*EXERCISE REQUIREMENTS*
Only one portion of the data is to be written out: from the line bearing "high = Vector(placed(stem_point(letter, WOOL_TOP" through the line bearing "obj.matrix_world = world". Write it exactly as it appears.

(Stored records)
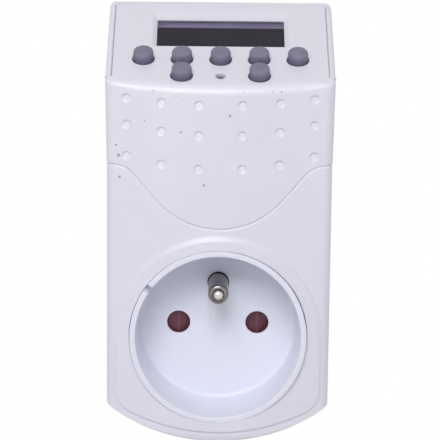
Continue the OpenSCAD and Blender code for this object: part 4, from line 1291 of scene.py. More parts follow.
@dataclass(frozen=True)
class UpperCover:
    """Upper cover with its dimples, the rounded ridge and the sloping key panel."""

    form: BodyForm = BodyForm()
    seam_half: float = 0.02
    seam_lip: float = 0.55
    seam_flat: float = 0.5
    side_lip: float = 0.3
    side_drop: float = 0.45
    ridge_r: float = 3.0
    ridge_side_r: float = 1.2
    ridge_side_x: float = 19.0
    ridge_onward: float = 0.35
    row_z: tuple[float, ...] = (55.5, 48.3, 40.3)
    row_r: tuple[float, ...] = (170.0, 98.0, 79.0)
    left_x: tuple[float, ...] = (4.95, 13.7, 21.8)
    right_x: tuple[float, ...] = (5.2, 13.95, 22.0)
    dimple_r: float = 1.0
    dimple_depth: float = 0.55
    dimple_margin: float = 0.1
    dimple_soft: float = 0.22
    fine_below: float = 1.7
    fine_above_seam: float = 0.8
    plate_x: float = 25.1
    plate_s: Flat = (3.0, 34.42)
    plate_lip: float = 0.3
    plate_cut: float = 0.3
    plate_top_share: float = 0.2
    plate_depth: float = 1.7
    window: Flat = (15.26, 5.95)
    window_s: float = 22.52
    bevel_side: float = 1.05
    bevel_top: float = 2.5
    bevel_low: float = 0.6
    bevel_depth: float = 0.74
    bevel_corners: Flat = (0.9, 0.25)
    bevel_foot: float = 1.12
    bevel_profile: tuple[Flat, ...] = ((-0.08, 0.0), (0.0, 0.02), (0.07, 0.1), (0.5, 0.56), (0.93, 1.04),
                                       (1.0, 1.12), (1.0, 1.22))
    button_pitch: float = 9.1
    rows_s: Flat = (10.4, 3.55)
    hole_r: float = 2.66
    hole_depth: float = 2.0
    hole_lip: float = 0.12
    reset_s: float = 3.45
    reset_hole_r: float = 1.2
    reset_hole_depth: float = 1.8
    wall: float = 1.1

    def build(self, finishes: Finishes) -> None:
        """Grow the cover from the seam up to the panel, open its holes and dress it.

        Args:
            finishes: The materials by slot.
        """
        skin = Skin()
        columns = self._columns()
        edges = skin.sheet(list(zip(*(self._wall_points(column) for column in columns))), closed=False)
        front = {k for k, column in enumerate(columns) if not self._on_side(column)}
        over = [e for e in edges if all(v[skin.rung] in front for v in e.verts)]
        ridges = list(zip(*(self._ridge_points(column) for column in columns)))
        skin.rows(over, ridges)
        beside = [e for e in edges if e not in over]
        skin.rows(beside, zip(*(self._side_lip(column) for column in columns)))
        self._panel(skin, ridges[-1][min(front)], ridges[-1][max(front)])
        self.form.spread_sides(skin.bm)
        skin.face_out(Vector((0, self.form.cover_y, 50)), -BACK)
        casing = finishes.maker("housing", "white_housing_plastic")
        casing.make("upper_cover_shell", skin.bm, ["upper_cover"], self.wall)

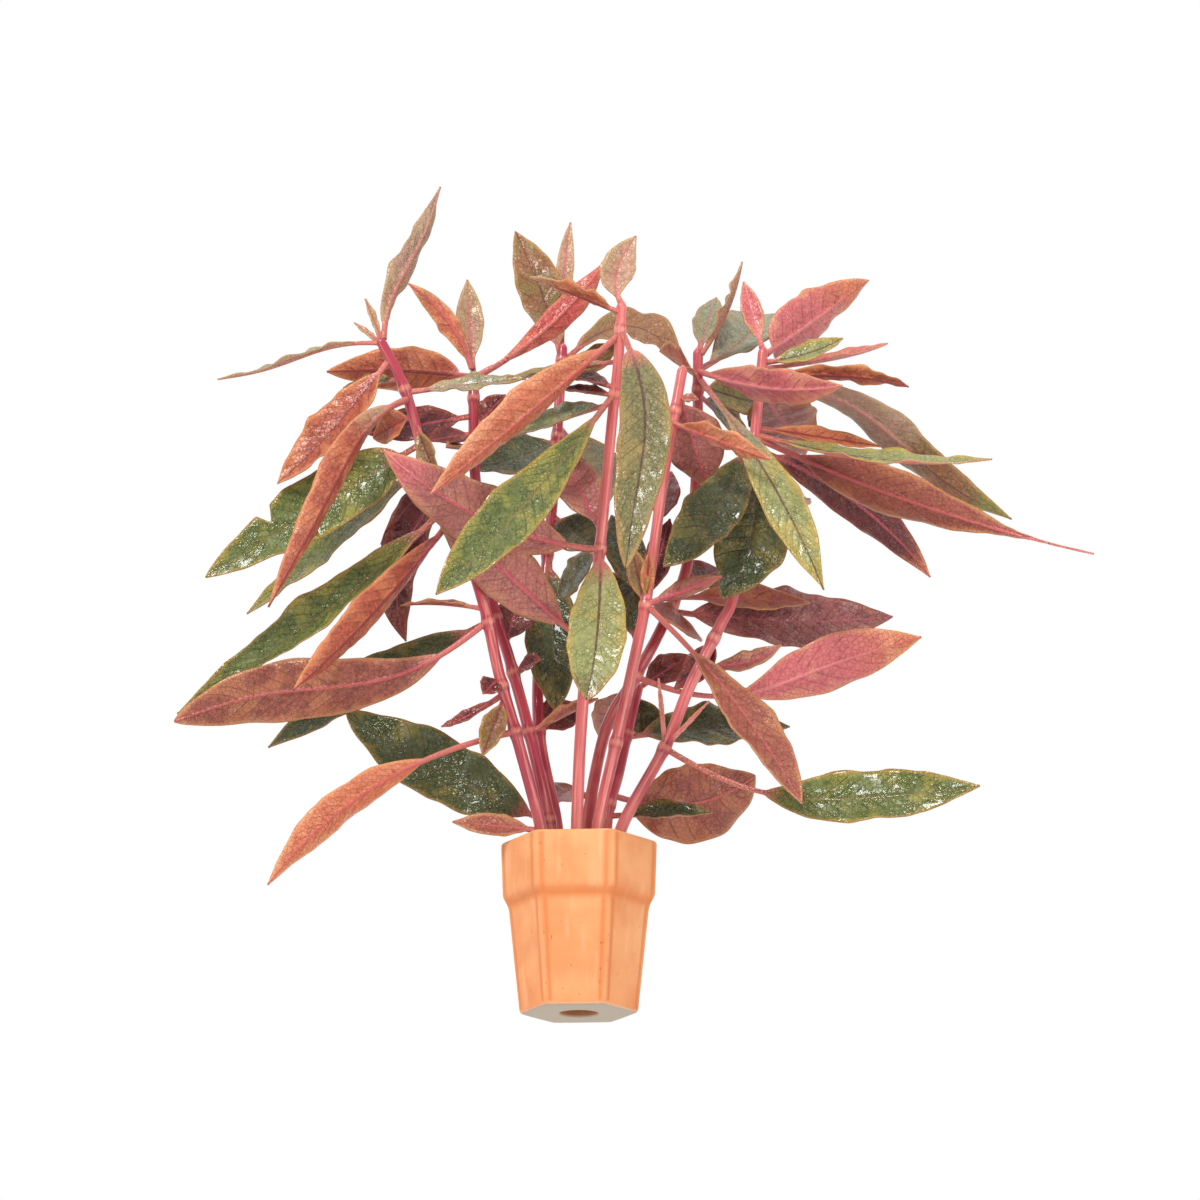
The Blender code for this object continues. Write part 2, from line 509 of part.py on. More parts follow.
def make_pot(collection, cutters, material):
    """A tapered body with a collar, hollow inside, and a round drain hole in its floor."""
    profile = [
        (0, FLOOR),
        (BASE_RADIUS - WALL_AT_CORNER + HOLLOW_FOOT_FLARE, FLOOR),
        (BODY_TOP_RADIUS - WALL_AT_CORNER, BODY_TOP_HEIGHT),
        (RIM_RADIUS - WALL_AT_CORNER, COLLAR_INSIDE_HEIGHT),
        (RIM_RADIUS - WALL_AT_CORNER, POT_HEIGHT),
        (RIM_RADIUS, POT_HEIGHT),
        (COLLAR_FOOT_RADIUS, COLLAR_FOOT_HEIGHT),
        (BODY_TOP_RADIUS, BODY_TOP_HEIGHT),
        (BASE_RADIUS, 0),
        (0, 0),
    ]
    pot = six_sided("pot", profile, collection, material)
    rounding = pot.modifiers.new("soft edges", "BEVEL")
    rounding.width = EDGE_ROUNDING * MM
    rounding.segments = 2
    rounding.limit_method = "ANGLE"
    rounding.angle_limit = math.radians(25)
    bpy.ops.mesh.primitive_cylinder_add(vertices=24, radius=DRAIN_DIAMETER / 2 * MM,
                                        depth=4 * FLOOR * MM, location=placed((0, 0, 0)))
    drain = bpy.context.object
    drain.name = "drain_cutter"
    move_to(drain, cutters)
    make_cutter(drain)
    join_to(pot, drain, "DIFFERENCE")
    return pot


def move_to(obj, collection):
    for old in list(obj.users_collection):
        old.objects.unlink(obj)
    collection.objects.link(obj)


def make_wool(collection, cutters, material):
    """A plug that fills the pot's hollow, with a blind socket for the foot of each stem."""
    inset = WALL_AT_CORNER + GAP + WOOL_SLACK
    profile = [
        (0, WOOL_TOP),
        (RIM_RADIUS - inset, WOOL_TOP),
        (RIM_RADIUS - inset, COLLAR_INSIDE_HEIGHT + WOOL_SLACK),
        (BODY_TOP_RADIUS - inset, BODY_TOP_HEIGHT),
        (BASE_RADIUS - inset + WOOL_SLACK, FLOOR + GAP),
        (0, FLOOR + GAP),
    ]
    wool = six_sided("growing_wool", profile, collection, material)
    for letter in STEM_PATHS:
        low = Vector(placed(stem_point(letter, STEM_FOOT)))
        high = Vector(placed(stem_point(letter, WOOL_TOP + SOCKET_OVERRUN)))
        rise = (high - low).normalized()
        low = low - rise * GAP * MM
        bpy.ops.mesh.primitive_cylinder_add(vertices=10, radius=SOCKET_RADIUS * MM,
                                            depth=(high - low).length)
        socket = bpy.context.object
        socket.name = f"socket_{letter}"
        socket.location = (low + high) / 2
        socket.rotation_euler = rise.to_track_quat("Z", "Y").to_euler()
        move_to(socket, cutters)
        make_cutter(socket)
        join_to(wool, socket, "DIFFERENCE")
    return wool


def main():
    clear_scene()
    plant = new_collection("potted_sessile_joyweed")
    cutters = new_collection("cutters")
    materials = {name: paint(name, 0.4) for name in COLOURS}
    make_pot(plant, cutters, materials["clay"])
    make_wool(plant, cutters, materials["wool"])
    for letter in STEM_PATHS:
        make_stem(letter, plant, cutters, materials["stem"])
    for row in LEAVES:
        make_leaf(row, plant, materials)


main()
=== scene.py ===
# %% [markdown]
# # A potted sessile joyweed
# This lesson dresses a water plant: eight cut stems with narrow leaves, held in a small clay pot.
# A plain model of it already exists, the frame, with one simple solid for each leaf and stem.
# The frame says where everything is. What follows gives each solid its fine shape and its finish.

import bpy
import numpy as np
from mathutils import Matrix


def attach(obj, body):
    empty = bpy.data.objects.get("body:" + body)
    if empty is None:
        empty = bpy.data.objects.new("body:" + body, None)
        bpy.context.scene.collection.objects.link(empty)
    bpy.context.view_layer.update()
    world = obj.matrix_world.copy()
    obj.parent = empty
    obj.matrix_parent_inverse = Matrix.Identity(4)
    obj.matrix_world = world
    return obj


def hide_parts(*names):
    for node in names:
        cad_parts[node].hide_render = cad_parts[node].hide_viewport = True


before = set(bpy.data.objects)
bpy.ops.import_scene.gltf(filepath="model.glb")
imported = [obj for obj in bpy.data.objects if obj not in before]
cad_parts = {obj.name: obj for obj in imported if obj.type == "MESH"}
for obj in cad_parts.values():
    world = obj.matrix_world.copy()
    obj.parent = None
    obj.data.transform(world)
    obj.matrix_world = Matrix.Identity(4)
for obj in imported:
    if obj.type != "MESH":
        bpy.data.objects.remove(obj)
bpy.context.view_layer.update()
print("the frame has", len(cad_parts), "nodes")

# %% [markdown]
# ## Places and colours
# Places are written in millimetres from the centre of the pot's base, because that is how one
# measures a pot plant. The frame's own origin is elsewhere: below the middle of the whole plant.
# `placed` goes from the one to the other, and to metres. Colours are read off a picture as
# numbers from 0 to 255, and Blender's shaders want them linear, which `rgb` does.

# %% Helpers for places and colours
MM = 0.001
ORIGIN = (15, 4, 0)


def placed(points):
    """From millimetres off the pot's foot to metres in the frame."""
    return (np.array(points, dtype=float) - ORIGIN) * MM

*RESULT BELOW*
        high = Vector(placed(stem_point(letter, WOOL_TOP + SOCKET_OVERRUN)))
        rise = (high - low).normalized()
        low = low - rise * GAP * MM
        bpy.ops.mesh.primitive_cylinder_add(vertices=10, radius=SOCKET_RADIUS * MM,
                                            depth=(high - low).length)
        socket = bpy.context.object
        socket.name = f"socket_{letter}"
        socket.location = (low + high) / 2
        socket.rotation_euler = rise.to_track_quat("Z", "Y").to_euler()
        move_to(socket, cutters)
        make_cutter(socket)
        join_to(wool, socket, "DIFFERENCE")
    return wool


def main():
    clear_scene()
    plant = new_collection("potted_sessile_joyweed")
    cutters = new_collection("cutters")
    materials = {name: paint(name, 0.4) for name in COLOURS}
    make_pot(plant, cutters, materials["clay"])
    make_wool(plant, cutters, materials["wool"])
    for letter in STEM_PATHS:
        make_stem(letter, plant, cutters, materials["stem"])
    for row in LEAVES:
        make_leaf(row, plant, materials)


main()
=== scene.py ===
# %% [markdown]
# # A potted sessile joyweed
# This lesson dresses a water plant: eight cut stems with narrow leaves, held in a small clay pot.
# A plain model of it already exists, the frame, with one simple solid for each leaf and stem.
# The frame says where everything is. What follows gives each solid its fine shape and its finish.

import bpy
import numpy as np
from mathutils import Matrix


def attach(obj, body):
    empty = bpy.data.objects.get("body:" + body)
    if empty is None:
        empty = bpy.data.objects.new("body:" + body, None)
        bpy.context.scene.collection.objects.link(empty)
    bpy.context.view_layer.update()
    world = obj.matrix_world.copy()
    obj.parent = empty
    obj.matrix_parent_inverse = Matrix.Identity(4)
    obj.matrix_world = world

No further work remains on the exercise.